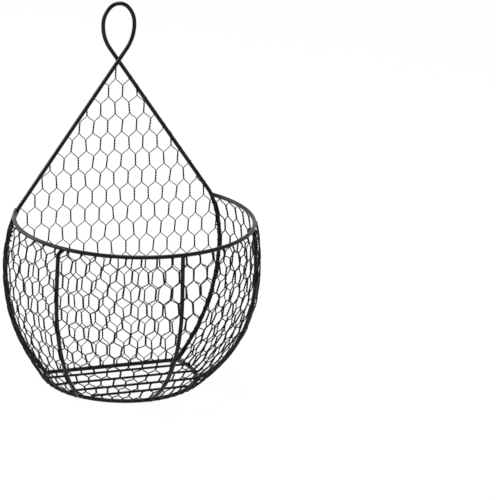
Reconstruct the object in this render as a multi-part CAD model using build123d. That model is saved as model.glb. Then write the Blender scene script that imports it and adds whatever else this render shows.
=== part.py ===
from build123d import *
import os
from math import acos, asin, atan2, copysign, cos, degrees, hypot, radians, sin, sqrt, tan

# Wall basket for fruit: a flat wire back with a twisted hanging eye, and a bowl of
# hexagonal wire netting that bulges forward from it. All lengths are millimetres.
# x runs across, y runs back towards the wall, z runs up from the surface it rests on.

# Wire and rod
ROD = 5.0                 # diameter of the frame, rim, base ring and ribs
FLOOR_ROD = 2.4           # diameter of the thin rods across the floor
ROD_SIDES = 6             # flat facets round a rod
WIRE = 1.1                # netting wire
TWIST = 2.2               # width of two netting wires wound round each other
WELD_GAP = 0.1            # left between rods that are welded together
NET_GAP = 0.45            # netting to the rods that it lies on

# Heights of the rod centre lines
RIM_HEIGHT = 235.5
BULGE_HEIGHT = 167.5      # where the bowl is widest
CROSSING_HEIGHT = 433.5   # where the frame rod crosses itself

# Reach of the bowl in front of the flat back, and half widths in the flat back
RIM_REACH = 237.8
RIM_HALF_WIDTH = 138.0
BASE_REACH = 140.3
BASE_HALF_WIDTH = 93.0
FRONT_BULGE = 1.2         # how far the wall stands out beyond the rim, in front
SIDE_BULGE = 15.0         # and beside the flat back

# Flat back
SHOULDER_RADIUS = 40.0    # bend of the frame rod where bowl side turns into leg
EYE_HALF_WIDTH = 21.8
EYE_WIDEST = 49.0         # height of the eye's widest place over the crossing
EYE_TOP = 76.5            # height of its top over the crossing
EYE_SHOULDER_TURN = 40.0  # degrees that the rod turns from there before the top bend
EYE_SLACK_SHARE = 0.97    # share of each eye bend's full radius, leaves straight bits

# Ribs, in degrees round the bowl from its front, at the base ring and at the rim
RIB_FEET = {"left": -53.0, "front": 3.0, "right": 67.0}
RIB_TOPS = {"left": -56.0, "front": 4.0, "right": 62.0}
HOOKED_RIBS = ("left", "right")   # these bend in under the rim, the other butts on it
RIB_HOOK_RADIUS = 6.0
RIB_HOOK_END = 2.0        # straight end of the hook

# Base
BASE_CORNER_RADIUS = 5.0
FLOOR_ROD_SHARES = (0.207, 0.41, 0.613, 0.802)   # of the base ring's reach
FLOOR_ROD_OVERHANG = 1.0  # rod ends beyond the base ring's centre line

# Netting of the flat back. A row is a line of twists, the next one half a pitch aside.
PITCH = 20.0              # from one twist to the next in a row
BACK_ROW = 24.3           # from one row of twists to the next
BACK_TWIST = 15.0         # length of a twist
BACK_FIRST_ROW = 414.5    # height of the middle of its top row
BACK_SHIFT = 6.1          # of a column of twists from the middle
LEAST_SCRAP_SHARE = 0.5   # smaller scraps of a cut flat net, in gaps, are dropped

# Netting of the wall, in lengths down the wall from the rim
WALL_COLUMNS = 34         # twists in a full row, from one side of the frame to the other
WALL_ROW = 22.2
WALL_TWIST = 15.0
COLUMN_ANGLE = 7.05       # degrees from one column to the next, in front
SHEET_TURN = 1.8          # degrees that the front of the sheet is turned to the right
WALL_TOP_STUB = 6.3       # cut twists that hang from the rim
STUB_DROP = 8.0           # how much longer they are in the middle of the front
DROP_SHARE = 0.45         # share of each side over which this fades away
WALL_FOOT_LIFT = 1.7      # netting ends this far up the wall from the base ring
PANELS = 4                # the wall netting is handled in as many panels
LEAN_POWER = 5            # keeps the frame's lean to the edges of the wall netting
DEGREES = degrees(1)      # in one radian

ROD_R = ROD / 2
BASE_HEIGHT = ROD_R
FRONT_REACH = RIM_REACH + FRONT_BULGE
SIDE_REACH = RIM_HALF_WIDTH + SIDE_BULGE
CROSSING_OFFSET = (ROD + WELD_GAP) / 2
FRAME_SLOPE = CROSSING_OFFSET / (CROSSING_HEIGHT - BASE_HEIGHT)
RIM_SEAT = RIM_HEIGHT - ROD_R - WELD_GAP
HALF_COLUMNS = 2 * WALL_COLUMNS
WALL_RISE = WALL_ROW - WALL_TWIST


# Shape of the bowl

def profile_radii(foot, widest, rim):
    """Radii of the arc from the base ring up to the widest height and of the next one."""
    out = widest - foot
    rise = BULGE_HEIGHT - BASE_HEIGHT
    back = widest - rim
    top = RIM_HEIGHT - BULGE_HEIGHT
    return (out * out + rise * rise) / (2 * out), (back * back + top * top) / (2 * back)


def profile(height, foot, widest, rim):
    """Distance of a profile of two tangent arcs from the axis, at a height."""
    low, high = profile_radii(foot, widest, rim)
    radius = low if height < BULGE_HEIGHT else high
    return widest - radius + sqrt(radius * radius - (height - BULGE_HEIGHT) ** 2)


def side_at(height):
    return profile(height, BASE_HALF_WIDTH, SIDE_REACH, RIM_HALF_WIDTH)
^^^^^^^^
### GOAL
Find every line that has "else" in it, then return those lines.

### ANSWER TO THIS EXERCISE
Reconstruct the object in this render as a multi-part CAD model using build123d. That model is saved as model.glb. Then write the Blender scene script that imports it and adds whatever else this render shows.
    radius = low if height < BULGE_HEIGHT else high